Fields contends probable cause is nuanced. It requires that the person be a noncitizen, and subject to removal at the time the detainer is issued due to a criminal conviction.
“That’s one major constitutional problem with these ICE detainers, is it presumes a lot of the time that someone’s been convicted of an offense when they’ve only been arrested,” Fields said. Another problem is a 2012 Supreme Court ruling in Arizona v. United States that said it is not unlawful for an undocumented immigrant subject to removal to remain in the country. That is a civil matter.
“So law enforcement can’t just pick people up on immigration violations and hold them for ICE detainers,” Fields said.
Conversely, he said, many undocumented noncitizens arrested by law enforcement for some independent criminal activity may have a history of aggravated felony convictions, for example, “and they clearly are subject to removal at that time.”
John Dinan, a politics professor at Wake Forest University whose research focuses on constitutional law, said some federal district court rulings have lent support to lawsuits advancing the claim that it is unconstitutional on 4th and 14th Amendment grounds for local law enforcement officers to honor ICE detainers.

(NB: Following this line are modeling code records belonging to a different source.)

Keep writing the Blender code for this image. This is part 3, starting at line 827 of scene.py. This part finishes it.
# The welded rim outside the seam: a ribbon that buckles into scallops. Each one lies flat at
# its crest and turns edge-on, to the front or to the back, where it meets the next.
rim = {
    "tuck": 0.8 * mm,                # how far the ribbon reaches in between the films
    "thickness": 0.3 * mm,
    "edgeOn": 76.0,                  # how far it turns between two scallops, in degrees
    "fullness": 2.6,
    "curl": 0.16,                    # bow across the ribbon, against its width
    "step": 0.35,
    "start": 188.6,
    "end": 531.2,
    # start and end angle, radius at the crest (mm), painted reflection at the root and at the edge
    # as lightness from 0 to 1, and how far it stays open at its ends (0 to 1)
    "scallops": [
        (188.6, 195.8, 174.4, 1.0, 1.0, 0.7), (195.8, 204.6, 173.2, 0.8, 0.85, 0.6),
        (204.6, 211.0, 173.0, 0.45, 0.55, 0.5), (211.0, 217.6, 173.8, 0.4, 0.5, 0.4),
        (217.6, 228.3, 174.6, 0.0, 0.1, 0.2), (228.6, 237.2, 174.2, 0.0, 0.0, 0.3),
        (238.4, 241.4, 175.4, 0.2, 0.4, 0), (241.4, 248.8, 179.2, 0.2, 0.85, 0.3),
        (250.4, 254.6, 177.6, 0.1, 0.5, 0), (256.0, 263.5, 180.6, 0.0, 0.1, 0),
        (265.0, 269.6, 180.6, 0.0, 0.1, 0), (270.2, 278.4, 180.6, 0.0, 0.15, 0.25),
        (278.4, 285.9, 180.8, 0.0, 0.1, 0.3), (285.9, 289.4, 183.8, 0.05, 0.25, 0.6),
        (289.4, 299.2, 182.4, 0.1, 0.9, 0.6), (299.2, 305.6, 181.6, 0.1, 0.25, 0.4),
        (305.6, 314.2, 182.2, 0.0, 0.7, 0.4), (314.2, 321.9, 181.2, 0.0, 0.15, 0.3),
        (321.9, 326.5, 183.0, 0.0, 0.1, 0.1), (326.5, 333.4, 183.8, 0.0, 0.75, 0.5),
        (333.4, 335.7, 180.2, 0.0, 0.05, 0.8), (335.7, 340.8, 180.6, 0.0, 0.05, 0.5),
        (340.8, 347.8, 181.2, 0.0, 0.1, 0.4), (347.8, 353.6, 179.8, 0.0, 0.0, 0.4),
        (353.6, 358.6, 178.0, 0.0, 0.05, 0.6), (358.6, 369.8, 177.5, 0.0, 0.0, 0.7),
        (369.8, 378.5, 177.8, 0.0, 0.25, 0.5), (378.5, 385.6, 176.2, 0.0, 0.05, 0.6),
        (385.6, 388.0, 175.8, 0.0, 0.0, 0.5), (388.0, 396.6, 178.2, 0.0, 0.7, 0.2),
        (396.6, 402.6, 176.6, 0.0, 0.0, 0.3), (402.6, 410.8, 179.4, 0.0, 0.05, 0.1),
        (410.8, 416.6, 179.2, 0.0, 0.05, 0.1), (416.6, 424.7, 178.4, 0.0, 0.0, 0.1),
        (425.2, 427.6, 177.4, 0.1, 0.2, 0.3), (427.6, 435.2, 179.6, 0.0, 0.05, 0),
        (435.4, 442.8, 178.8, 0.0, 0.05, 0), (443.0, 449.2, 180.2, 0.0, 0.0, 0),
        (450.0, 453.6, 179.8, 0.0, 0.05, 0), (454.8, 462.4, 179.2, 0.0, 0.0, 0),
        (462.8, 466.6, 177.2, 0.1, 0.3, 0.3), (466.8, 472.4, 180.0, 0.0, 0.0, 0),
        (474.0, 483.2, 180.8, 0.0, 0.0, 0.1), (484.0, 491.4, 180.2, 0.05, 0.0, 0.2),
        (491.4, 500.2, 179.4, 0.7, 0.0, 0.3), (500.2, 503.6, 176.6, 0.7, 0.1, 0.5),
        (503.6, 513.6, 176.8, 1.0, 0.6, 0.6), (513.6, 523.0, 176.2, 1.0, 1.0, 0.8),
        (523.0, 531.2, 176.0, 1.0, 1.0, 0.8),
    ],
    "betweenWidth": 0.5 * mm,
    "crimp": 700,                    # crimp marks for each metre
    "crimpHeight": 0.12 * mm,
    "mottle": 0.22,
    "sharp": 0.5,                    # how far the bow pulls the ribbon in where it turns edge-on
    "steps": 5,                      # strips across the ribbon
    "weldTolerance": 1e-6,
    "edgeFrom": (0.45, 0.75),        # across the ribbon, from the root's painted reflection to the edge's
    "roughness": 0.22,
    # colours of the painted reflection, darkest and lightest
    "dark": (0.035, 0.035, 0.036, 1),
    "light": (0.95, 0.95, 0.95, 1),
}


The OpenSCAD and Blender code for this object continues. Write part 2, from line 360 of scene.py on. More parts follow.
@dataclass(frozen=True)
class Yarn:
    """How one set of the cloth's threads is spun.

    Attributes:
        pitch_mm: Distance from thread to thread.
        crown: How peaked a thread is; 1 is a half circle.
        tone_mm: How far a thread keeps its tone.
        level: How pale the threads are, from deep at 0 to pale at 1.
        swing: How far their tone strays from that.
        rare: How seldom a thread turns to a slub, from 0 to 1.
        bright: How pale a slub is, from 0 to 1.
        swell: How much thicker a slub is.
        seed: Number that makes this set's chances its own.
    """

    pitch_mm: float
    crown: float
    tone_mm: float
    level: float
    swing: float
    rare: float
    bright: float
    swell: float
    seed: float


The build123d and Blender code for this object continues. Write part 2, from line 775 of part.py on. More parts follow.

But U.S. Senior District Judge Glen Conrad reached a different conclusion in an opinion released July 15 in a Virginia case. Virginia, like North Carolina, is covered by the Fourth U.S. Circuit Court of Appeals.
Conrad concluded that neither the Fourth Circuit nor any other Circuit Court has determined that it would violate the U.S. Constitution for local officials to honor ICE detainers and administrative warrants, Dinan said.
“In fact, in a ruling issued last year concerning a Texas law that is similar to the North Carolina bill in that it requires law enforcement officials to honor ICE detainers, the Fifth Circuit Court determined that the Texas law did not violate the U.S. Constitution, and could be implemented,” Dinan said. “The U.S. Supreme Court has not issued any opinion to the contrary.”